Não falta filosofia em Alien: Romulus, mas ela se expressa na conduta dos personagem e nos seus conflitos antes de ser escrita em monólogo. A dinâmica central antepõe Andy e a humana que trata o androide como um irmão adotivo, Rain (Cailee Spaeny). Todo o niilismo do filme converge para a solução dessa dinâmica, que por trás do teatro da empatia esconde ressentimentos gestados na era pós-industrial. Mais especificamente, quando diz a Andy que “vai consertá-lo”, Rain pensa como Jean-Jacques Rousseau (1712-1778): sonha manter o androide num estado primitivo não como uma agressão mas como compaixão, pois os homens eram mais felizes antes do advento da posse e do dinheiro condená-los à desigualdade e à exploração. 
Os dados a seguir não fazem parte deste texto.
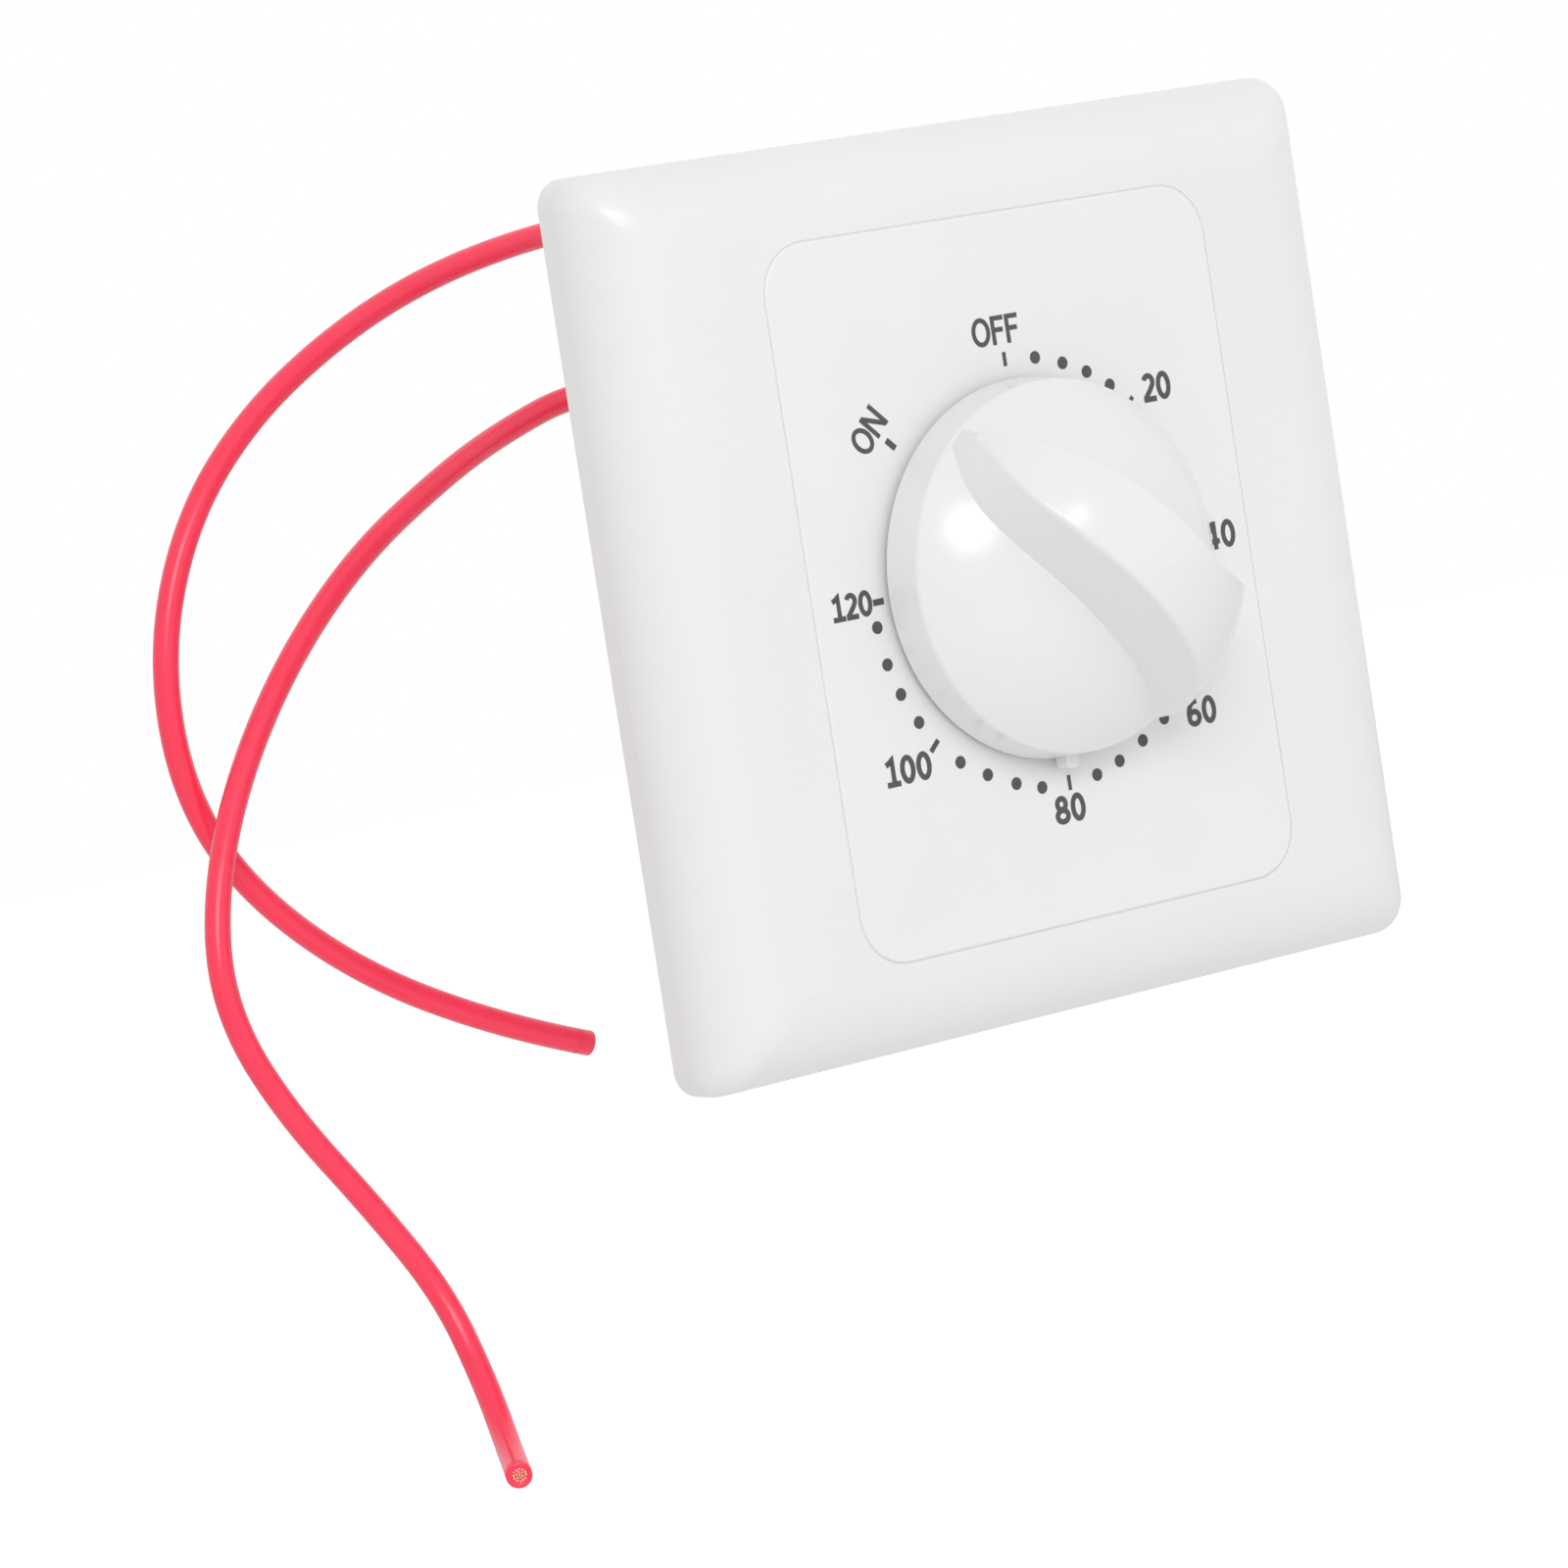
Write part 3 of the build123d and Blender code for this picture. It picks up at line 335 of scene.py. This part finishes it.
slotLooks = {
    "plate_white": "plateWhite",
    "panel_white": "panelWhite",
    "knob_white": "knobWhite",
    "cover_white": "coverWhite",
    "zinc_steel": "zincSteel",
    "spring_steel": "springSteel",
    "brass": "brass",
    "silver": "silver",
    "brown_phenolic": "brownPhenolic",
    "cam_nylon": "camNylon",
    "grommet_rubber": "grommetRubber",
    "red_pvc": "redPvc",
    "copper": "copperWire",
}
slotOf = {part["node"]: part["material_slot"] for part in frame["record"]["subparts"]}
for name, node in nodes.items():
    node.data.materials.clear()
    node.data.materials.append(look[slotLooks[slotOf[name]]])
print("finishes made,", len(look))


# leads: the solids' route points, moved a little to the seen outline, as smooth splines
leads = {
    "diameter": 2.5,
    "facets": 7,
    "order": 3,
    "steps": 16,
    "upper": [
        (7, 25.8, 17.5), (7, 33.2, 17.5), (6.2, 40.2, 20.8), (4.2, 44.1, 26.7),
        (-0.3, 46.4, 32.2), (-6.5, 45.4, 38.2), (-14.4, 41.9, 38.7), (-29.5, 40.0, 36.4),
        (-42.4, 38.7, 32.1), (-54.7, 37.6, 25.4), (-63.9, 36.6, 16.6), (-68.8, 36.8, 4.7),
        (-68.8, 36.9, -8.2), (-63.9, 36.5, -18.9), (-52.6, 36.3, -29.4), (-38.9, 33.4, -37.3),
        (-30.5, 33.0, -40.4),
    ],
    "lower": [
        (1, 25.8, 17.5), (1, 32.8, 17.5), (-1.6, 39.1, 19.1), (-6.8, 43.4, 21.2),
        (-13.2, 43.8, 22.4), (-23.4, 42.4, 19.7), (-32.8, 39.5, 16.6), (-46.1, 36.3, 10.4),
        (-57.8, 34.0, 1.0), (-67.0, 31.6, -10.2), (-72.15, 29.4, -21.3), (-72.25, 28.6, -30.3),
        (-68.4, 27.4, -39.7), (-62.2, 25.3, -49.8), (-57.6, 22.8, -59.0), (-57.2, 18.5, -67.5),
        (-59.4, 12.4, -73.3), (-63.0, 5.7, -74.05),
    ],
}
# cut end: radius and height of each ring, from the insulation's skin in to the core
mouthRing = {
    "facets": 48,
    "rings": [
        (1.255, -1.6), (1.255, -0.10), (1.1875, 0.02), (0.81, 0.03), (0.75, -0.06), (0.735, -0.5),
    ],
}
# copper strands: how many stand in each ring, and how far out in strand radii
strand = {
    "radius": 0.1456311,
    "bare": 0.90,
    "rings": [(1, 0.0), (6, 2.0), (12, 3.95)],
    "twist": 0.3,
    "uneven": 0.10,
    "phase": 3.7,
    "length": 1.2,
    "shift": (0.06, 0.03),
    "sunk": 0.5,
    "round": 0.35,
    "facets": 14,
}


def leadCurve(name, points):
    data = bpy.data.curves.new(name, "CURVE")
    data.dimensions = "3D"
    data.bevel_depth = leads["diameter"] / 2 * mm
    data.bevel_resolution = leads["facets"]
    data.use_fill_caps = True
    spline = data.splines.new("NURBS")
    spline.points.add(len(points) - 1)
    for point, place in zip(spline.points, points):
        point.co = (*[value * mm for value in place], 1)
    spline.order_u = leads["order"]
    spline.use_endpoint_u = True
    spline.resolution_u = leads["steps"]
    return newPiece(name, data, look["redPvc"])


def leadEnd(points):
    last = Vector(points[-1]) * mm
    away = (last - Vector(points[-2]) * mm).normalized()
    return Matrix.Translation(last) @ away.to_track_quat("Z", "Y").to_matrix().to_4x4()


def leadMouth(name, points):
    (first, start), *rings = mouthRing["rings"]
    bm = bmesh.new()
    skin = bmesh.ops.create_circle(bm, segments=mouthRing["facets"], radius=first * mm)["verts"]
    bmesh.ops.translate(bm, verts=skin, vec=(0, 0, start * mm))
    edges = list(bm.edges)
    for radius, height in rings:
        made = bmesh.ops.extrude_edge_only(bm, edges=edges)["geom"]
        edges = only(bmesh.types.BMEdge, made)
        for vert in only(bmesh.types.BMVert, made):
            flat = Vector((vert.co.x, vert.co.y, 0)).normalized() * radius * mm
            vert.co = (flat.x, flat.y, height * mm)
    bmesh.ops.contextual_create(bm, geom=edges)
    bmesh.ops.transform(bm, matrix=leadEnd(points), verts=bm.verts)
    return fromBmesh(name, bm, look["redPvc"])


def leadStrands(name, points):
    radius = strand["radius"] * mm
    bm = bmesh.new()
    for count, distance in strand["rings"]:
        for step in range(count):
            angle = 2 * math.pi * step / count + strand["twist"] * count
            lift = strand["uneven"] * math.sin(strand["phase"] * step + count) - strand["sunk"]
            spot = Vector((math.cos(angle), math.sin(angle), 0)) * distance * radius
            end = bmesh.ops.create_cone(
                bm,
                cap_ends=True,
                segments=strand["facets"],
                radius1=radius * strand["bare"],
                radius2=radius * strand["bare"],
                depth=strand["length"] * mm,
            )["verts"]
            rim = [edge for edge in bm.edges if all(v in end and v.co.z > 0 for v in edge.verts)]
            moved = spot + Vector((*strand["shift"], lift)) * mm
            bmesh.ops.translate(bm, verts=end, vec=moved)
            roundOff(bm, rim, radius * strand["round"], 2)
    bmesh.ops.transform(bm, matrix=leadEnd(points), verts=bm.verts)
    return fromBmesh(name, bm, look["copperWire"])


for name in ("upper", "lower"):
    points = leads[name]
    lead = leadCurve(name + "LeadWire", points)
    mouth = leadMouth(name + "LeadMouth", points)
    strands = leadStrands(name + "LeadStrands", points)
    for piece in (lead, mouth, strands):
        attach(piece, "switch_body")
    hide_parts(name + "_lead")
    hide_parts(name + "_strands")


# flare at the broad end of the grip: it carries the high dome out to a sharper corner
# azimuth and sharp are degrees, rimAngle radians, inner, start and edge shares of the crease
flare = {
    "azimuth": 142.0,
    "crease": 17.7,
    "rim": 17.45,
    "rimSteps": 8,
    "panel": -10.0,
    "ball": 18.6,
    "height": 20.5,
    "wall": 3.6,
    "wallMore": 3.2,
    "sunk": 2.5,
    "draft": 0.2,
    "under": 0.03,
    "rise": 0.05,
    "fade": (6, 4),
    "round": 0.55,
    "roundSteps": 4,
    "rimAngle": 0.7,
    "sharp": 40,
    "grid": (40, 24),
    "inner": 0.03,
    "start": 0.06,
    "edge": [
        (0.0, 0.18), (0.2, 0.222), (0.393, 0.286), (0.57, 0.385),
        (0.748, 0.497), (0.83, 0.55), (1.0, 0.66),
    ],
}


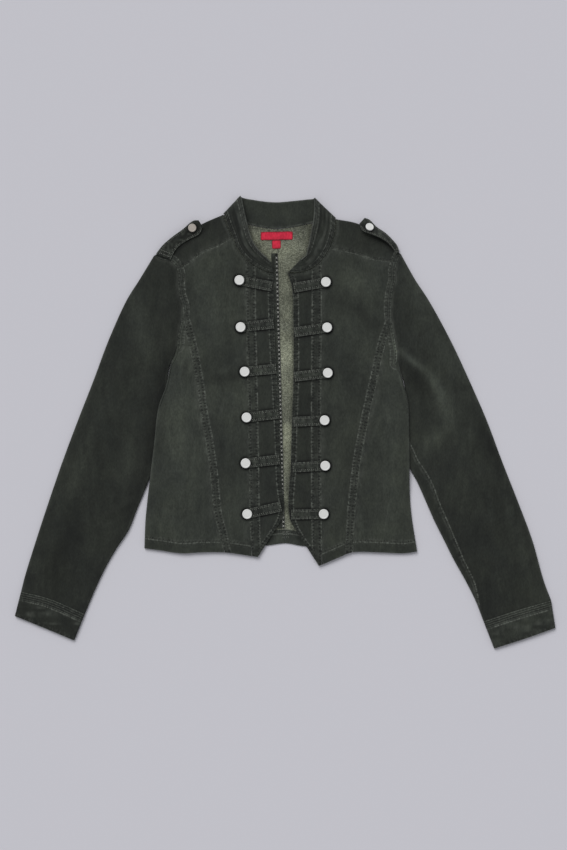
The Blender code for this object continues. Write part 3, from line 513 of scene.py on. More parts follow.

Alvarez nega Rousseau e, no melhor estilo Sapiens, entende a tecnologia e o progresso como nosso predestino, ainda que o faça com a melancolia típica de uma narrativa cyberpunk. Quando abraça a máquina para dar forma e fruição a esse debate, Alien: Romulus parece inclinado a torcer para um lado. Usar a computação gráfica, um banco de dados de semblantes e a assinatura de familiares para manter as pessoas trabalhando em moto-perpétuo não poderia ser mais representativo dessa crença. Como um competente exercício de sadismo e desesperança, Alien: Romulus sabe bem dissimular o catastrofismo como final feliz.